Il existe, sans doute, d’autres angles d’approche permettant d’analyser l’épineux problème de chômage en Tunisie. Je suis évidemment conscient des limites d’une telle typologie : un chômeur volontaire peut être aussi considéré, au début de son parcours de recherche d’emploi, comme étant en période transitoire ce qui renvoie à un chômage frictionnel. On parlera alors de chômage naturel. Ou encore, un chômage volontaire peut être interprété, par certains aspects, comme du chômage structurel vu l’inadéquation entre les besoins de l’appareil productif et le système éducatif et de formation professionnelle. Les proportions et les chiffres affichés sont le fruit de calcul et d’approche personnelle ; la valeur exacte n’est pas une fin en soi, il faut les interpréter comme étant des ordres de grandeurs pour mieux cerner les caractéristiques de ce fléau, à savoir le chômage. Cette analyse a au moins le mérite de mettre en lumière d’une part, les différents profils des chômeurs et, d’autre part, la nécessité de se doter d’une véritable politique d’accompagnement personnalisé des chômeurs pour améliorer leur employabilité.
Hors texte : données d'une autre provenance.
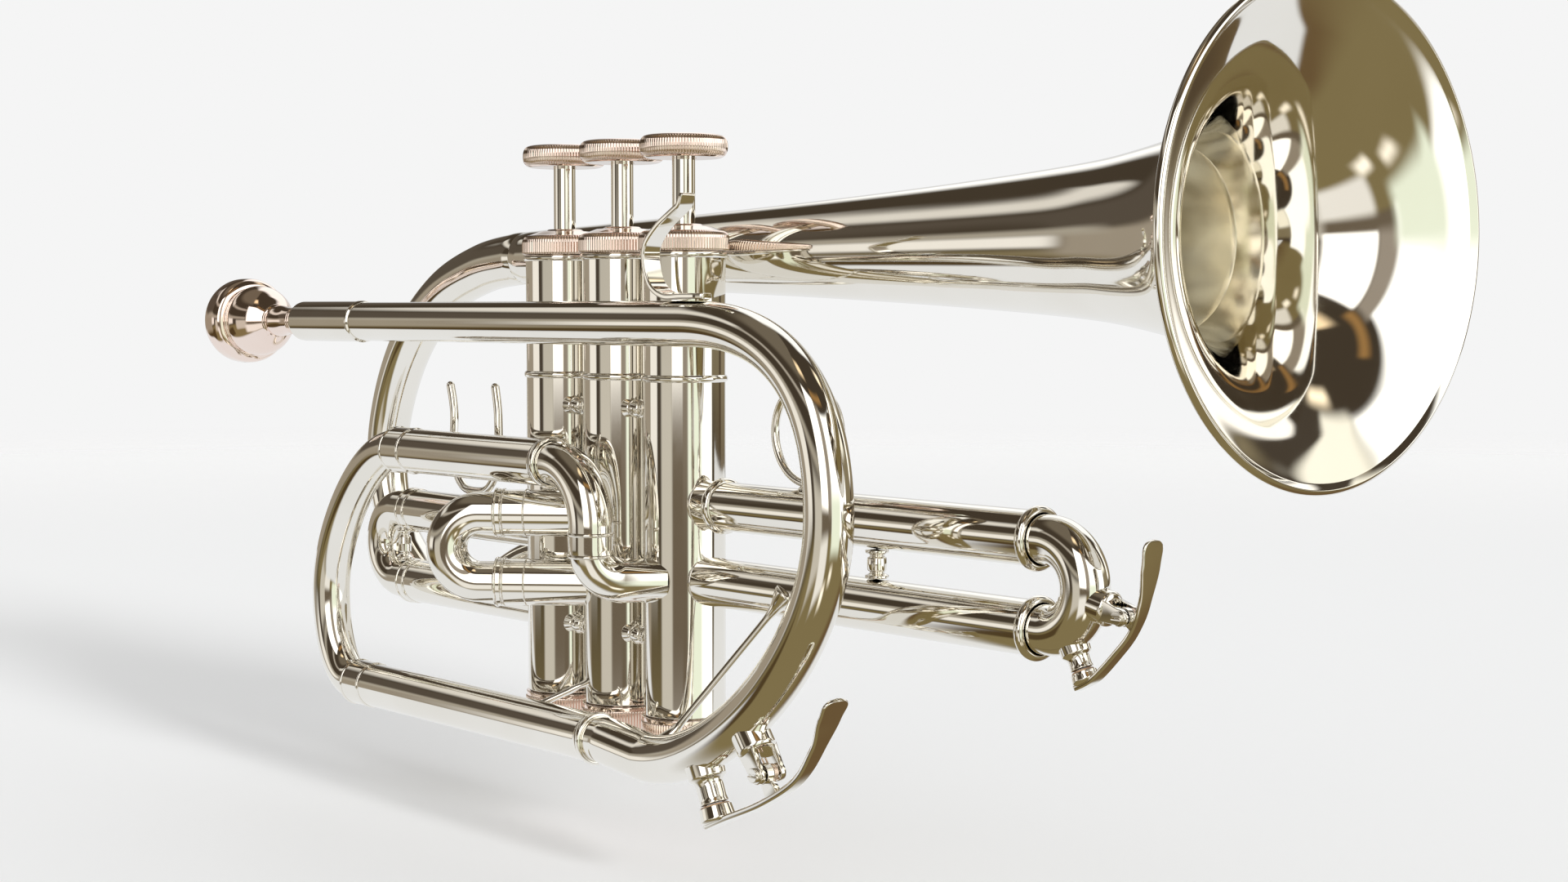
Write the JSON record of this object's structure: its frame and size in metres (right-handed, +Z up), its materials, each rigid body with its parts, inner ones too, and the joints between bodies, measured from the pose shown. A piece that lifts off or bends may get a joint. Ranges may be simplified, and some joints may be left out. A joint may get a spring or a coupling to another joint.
{
  "type": "cornet",
  "caption": "Silver-plated cornet with piston valves, a wrapped lead pipe, tuning and valve slides, spring water keys, a finger ring and a separate mouthpiece.",
  "frame": {"origin": "centre of the flat underside of the middle valve's bottom cap", "axes": "+X along the tubes towards the bell's mouth, +Y to the player's left, +Z up along the valves towards the finger buttons"},
  "size_m": [0.4091, 0.1256, 0.207],
  "materials": {
    "silver_plate": "mirror-polished warm silver plating on brass",
    "rose_plate": "polished plating with a rose tint on brass",
    "spring_wire": "bright phosphor bronze spring wire",
    "cork": "matt brown cork"
  },
  "bodies": {
    "horn": {"casing_1": "silver_plate", "casing_2": "silver_plate", "casing_3": "silver_plate", "casing_brace_upper_1": "silver_plate", "casing_brace_upper_2": "silver_plate", "casing_brace_lower_1": "silver_plate", "casing_brace_lower_2": "silver_plate", "transfer_tube_1": "silver_plate", "transfer_tube_2": "silver_plate", "mouthpiece_receiver": "silver_plate", "leadpipe_bow": "silver_plate", "lower_slide_sleeve": "silver_plate", "upper_slide_sleeve": "silver_plate", "valve_elbow": "silver_plate", "first_slide_upper_sleeve": "silver_plate", "first_slide_lower_sleeve": "silver_plate", "second_slide_upper_sleeve": "silver_plate", "second_slide_lower_sleeve": "silver_plate", "third_slide_upper_sleeve": "silver_plate", "third_slide_lower_sleeve": "silver_plate", "third_slide_post": "silver_plate", "finger_ring": "silver_plate", "first_slide_saddle": "silver_plate", "little_finger_hook": "silver_plate", "bow_brace": "silver_plate", "slide_brace": "silver_plate", "bell": "silver_plate", "bell_tail": "silver_plate", "bow_key_saddle": "silver_plate", "bow_key_nipple": "silver_plate", "top_cap_1": "rose_plate", "top_cap_2": "rose_plate", "top_cap_3": "rose_plate", "bottom_cap_1": "rose_plate", "bottom_cap_2": "rose_plate", "bottom_cap_3": "rose_plate", "valve_spring_1": "spring_wire", "valve_spring_2": "spring_wire", "valve_spring_3": "spring_wire", "bow_key_spring": "spring_wire"},
    "valve_1": {"piston_1": "silver_plate", "button_1": "rose_plate"},
    "valve_2": {"piston_2": "silver_plate", "button_2": "rose_plate"},
    "valve_3": {"piston_3": "silver_plate", "button_3": "rose_plate"},
    "main_slide": {"main_slide_crook": "silver_plate"},
    "first_slide": {"first_slide_crook": "silver_plate", "first_slide_post": "silver_plate"},
    "second_slide": {"second_slide_crook": "silver_plate"},
    "third_slide": {"third_slide_crook": "silver_plate", "slide_key_saddle": "silver_plate", "slide_key_nipple": "silver_plate", "slide_key_spring": "spring_wire"},
    "slide_key": {"slide_key_lever": "silver_plate", "slide_key_cork": "cork"},
    "bow_key": {"bow_key_lever": "silver_plate", "bow_key_cork": "cork"},
    "mouthpiece": {"mouthpiece": "rose_plate"}
  },
  "joints": [
    {"name": "valve_1_press", "type": "slide", "parent": "horn", "child": "valve_1", "axis": [0, 0, -1], "range_m": [0, 0.016], "stiffness_N_per_m": 150, "springref_m": -0.016, "deforming": ["valve_spring_1"]},
    {"name": "valve_2_press", "type": "slide", "parent": "horn", "child": "valve_2", "axis": [0, 0, -1], "range_m": [0, 0.016], "stiffness_N_per_m": 150, "springref_m": -0.016, "deforming": ["valve_spring_2"]},
    {"name": "valve_3_press", "type": "slide", "parent": "horn", "child": "valve_3", "axis": [0, 0, -1], "range_m": [0, 0.016], "stiffness_N_per_m": 150, "springref_m": -0.016, "deforming": ["valve_spring_3"]},
    {"name": "main_slide_pull", "type": "slide", "parent": "horn", "child": "main_slide", "axis": [-1, 0, 0], "range_m": [0, 0.03]},
    {"name": "first_slide_pull", "type": "slide", "parent": "horn", "child": "first_slide", "axis": [-1, 0, 0], "range_m": [0, 0.02]},
    {"name": "second_slide_pull", "type": "slide", "parent": "horn", "child": "second_slide", "axis": [-0.7071, -0.7071, 0], "range_m": [0, 0.015]},
    {"name": "third_slide_pull", "type": "slide", "parent": "horn", "child": "third_slide", "axis": [1, 0, 0], "range_m": [0, 0.03]},
    {"name": "slide_key_open", "type": "hinge", "parent": "third_slide", "child": "slide_key", "pos_m": [0.18957, 0, 0.0516], "axis": [0, -1, 0], "range_deg": [0, 15], "stiffness_Nm_per_rad": 0.05, "springref_deg": -34.38},
    {"name": "bow_key_open", "type": "hinge", "parent": "horn", "child": "bow_key", "pos_m": [0.0938, -0.0247, 0.00464], "axis": [0, -1, 0], "range_deg": [0, 15], "stiffness_Nm_per_rad": 0.06, "springref_deg": -34.38},
    {"name": "mouthpiece_pull", "type": "slide", "parent": "horn", "child": "mouthpiece", "axis": [-1, 0, 0], "range_m": [0, 0.02]}
  ]
}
2.2/ …à la nécessité d’une véritable politique d’accompagnement personnalisé des chômeurs…
Il est urgent de mettre en place une véritable politique d’accompagnement personnalisée des chômeurs. L’objectif serait d’améliorer l’employabilité des demandeurs d’emploi en leur apprenant à se vendre (élaboration d’un portefeuille d’expériences et de compétences), à construire un projet professionnel, à ne pas se sentir seul –ce qui représente pour un chômeur un soutien moral très précieux- mais aussi à se prendre réellement en charge, etc. Ceci revient, dans un sens, à les responsabiliser en leur faisant prendre conscience que leur situation est en partie liée, peut-être, à des manques de qualification personnelles ou à une inadéquation par rapport aux besoins de l’appareil productif et donc du marché du travail. En ce sens, il faudrait mettre en place des structures compétentes avec un personnel spécialisé capables d’apporter des réponses et d’orienter les chômeurs dans leur recherche d’emploi. A titre d’exemple, on pourrait envisager la création des structures passerelles entre les chômeurs et les entreprises ou encore entre les entreprises et les structures de formation professionnelle. Ou encore, on pourrait développer la formation en alternance et généraliser un tel concept même pour les formations du supérieur.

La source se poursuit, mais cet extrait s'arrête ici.